Woman picks up $405 restaurant tab for group of firefighters
LOS ANGELES -- A woman who was eating at a Denny's in Southern California picked up the $405 bill for a group of firefighters after they finished battling a massive blaze.
The City of Colton Fire Department shared an image of the receipt on Facebook Sunday, thanking the woman who paid for the meals of about 25 firefighters who had finished fighting a fire in the city.
"After all of the firefighters finished fighting the La Cadena Fire in La Loma Hills this evening, they were sent to Denny's for dinner. While eating, an anonymous woman told the Denny's staff that she wanted to buy all of the firefighter's meals," the Facebook post says.
"We are all honored to serve the citizens of our communities," it added.
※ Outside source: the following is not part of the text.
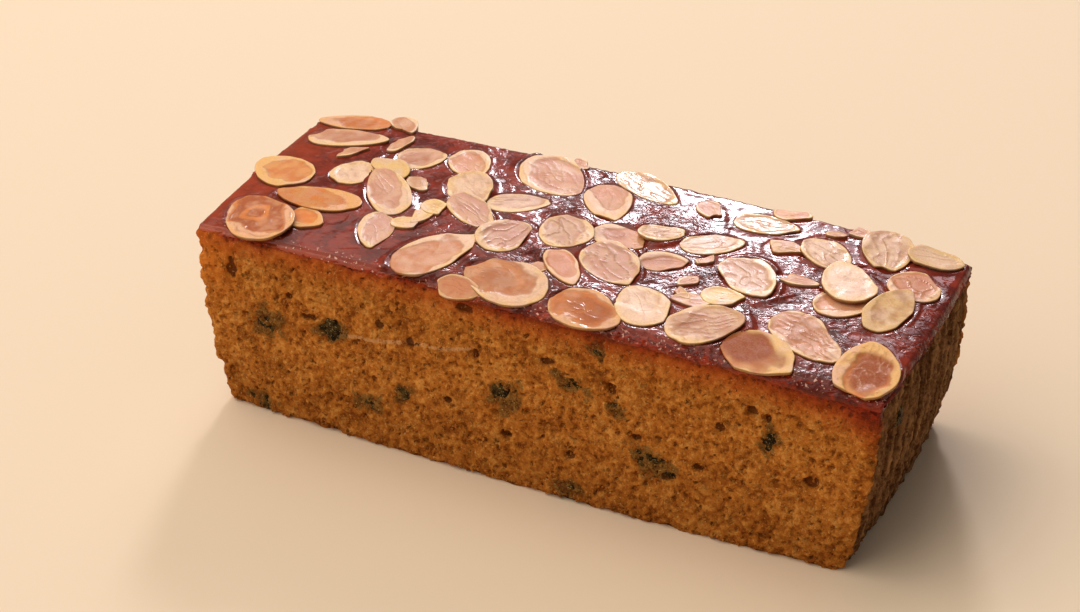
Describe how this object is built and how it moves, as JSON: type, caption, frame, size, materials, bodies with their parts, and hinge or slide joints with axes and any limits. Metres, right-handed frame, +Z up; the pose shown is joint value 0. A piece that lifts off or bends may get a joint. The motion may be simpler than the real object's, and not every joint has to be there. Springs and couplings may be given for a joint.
{
  "type": "fruit cake loaf",
  "caption": "Long low fruit cake loaf with dark candied fruit in its golden-brown crumb, glazed and covered with flaked almonds on top.",
  "frame": {"origin": "middle of the flat base, on the surface that the loaf rests on", "axes": "+X along the loaf, +Y across it to the back, +Z up"},
  "size_m": [0.1952, 0.0774, 0.0576],
  "materials": {
    "sponge": "rough",
    "glaze": "gloss",
    "almond": "gloss",
    "fruit": "satin"
  },
  "bodies": {
    "root": {"sponge": "sponge", "almond_01": "almond", "almond_02": "almond", "almond_03": "almond", "almond_04": "almond", "almond_05": "almond", "almond_06": "almond", "almond_07": "almond", "almond_08": "almond", "almond_09": "almond", "almond_10": "almond", "almond_11": "almond", "almond_12": "almond", "almond_13": "almond", "almond_14": "almond", "almond_15": "almond", "almond_16": "almond", "almond_17": "almond", "almond_18": "almond", "almond_19": "almond", "almond_20": "almond", "almond_21": "almond", "almond_22": "almond", "almond_23": "almond", "almond_24": "almond", "almond_25": "almond", "almond_26": "almond", "almond_27": "almond", "almond_28": "almond", "almond_29": "almond", "almond_30": "almond", "almond_31": "almond", "almond_32": "almond", "almond_33": "almond", "almond_34": "almond", "almond_35": "almond", "almond_36": "almond", "almond_37": "almond", "almond_38": "almond", "almond_39": "almond", "almond_40": "almond", "almond_41": "almond", "almond_42": "almond", "fruit_01": "fruit", "fruit_02": "fruit", "fruit_03": "fruit", "fruit_04": "fruit", "fruit_05": "fruit", "fruit_06": "fruit", "fruit_07": "fruit", "fruit_08": "fruit", "fruit_09": "fruit", "fruit_10": "fruit", "fruit_11": "fruit", "fruit_12": "fruit", "fruit_13": "fruit", "fruit_14": "fruit", "fruit_15": "fruit", "fruit_16": "fruit", "fruit_17": "fruit"}
  },
  "joints": []
}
In addition to picking up the tab, the woman bought $100 worth of dessert for the firefighters.
Colton Fire Department spokesman Capt. Tom DeBellis told The San Bernardino County Sun that acts of kindness in the community are common, but much appreciated.
"It happens all the time, more so when we're on big fires. People just anonymously donate money to cover the bill. They want to do what they can to help. In a small community like Colton it happens quite frequently," he said.
In California, Colorado, Arizona and New Mexico, crews were making progress against dozens of wildfires Tuesday.
In Southern California's Santa Barbara County, at least 3,500 people remained out of their homes due to a pair of fires. The larger of the two charred more than 45 square miles of dry brush and has burned 20 structures since it broke out. It was 45 percent contained. To the south a 17-square-mile wildfire that destroyed 20 structures is 25 percent contained. Crews were getting a break from rising humidity and light winds.
Authorities surveying the damage from a blaze in Northern California said Tuesday that at least 36 homes and 37 other buildings had been destroyed near the town of Oroville, about 150 miles northeast of San Francisco.
Residents had started to return home after fleeing a wildfire in the grassy foothills of the Sierra Nevada, about 60 miles north of Sacramento, but at least 4,000 were still evacuated. The blaze burned nearly 9 square miles and injured four firefighters. It was partially contained.
Schori said this year's conditions were similar to California's 1979 wildfire season, which came on the heels of a two-year dry spell and saw blazes blackening a total of 386 square miles of grass, brush and timber and caused more than $30 million in damage. However, that year's major fires didn't kick off until well into August, she said, as did the destructive 1992 blazes that followed a drought that started five years earlier.
Major downpours last winter pulled the state out of years of drought but also brought a layer of grass that early-summer fires are greedily feeding on.
"That creates faster moving fires, hotter fires, it carries fire much more readily," said Santa Barbara County fire Capt. Dave Zaniboni, whose department was battling two large wildfires.
Older, dried out trees and vegetation are especially dangerous for wildland blazes, but enough new and drying grass can provide links between such tinderboxes.
With the dense grass as the "carrier," the firefight becomes much more challenging because "you have to make sure the water is getting all the way down to the smoldering areas below," Schori said. "It takes a lot more effort to extinguish grass fires."
In Colorado, crews were winding down the fight against a wildfire that temporarily forced the evacuation of hundreds of people near the resort town of Breckenridge. Firefighters built containment lines around at least 85 percent of the blaze.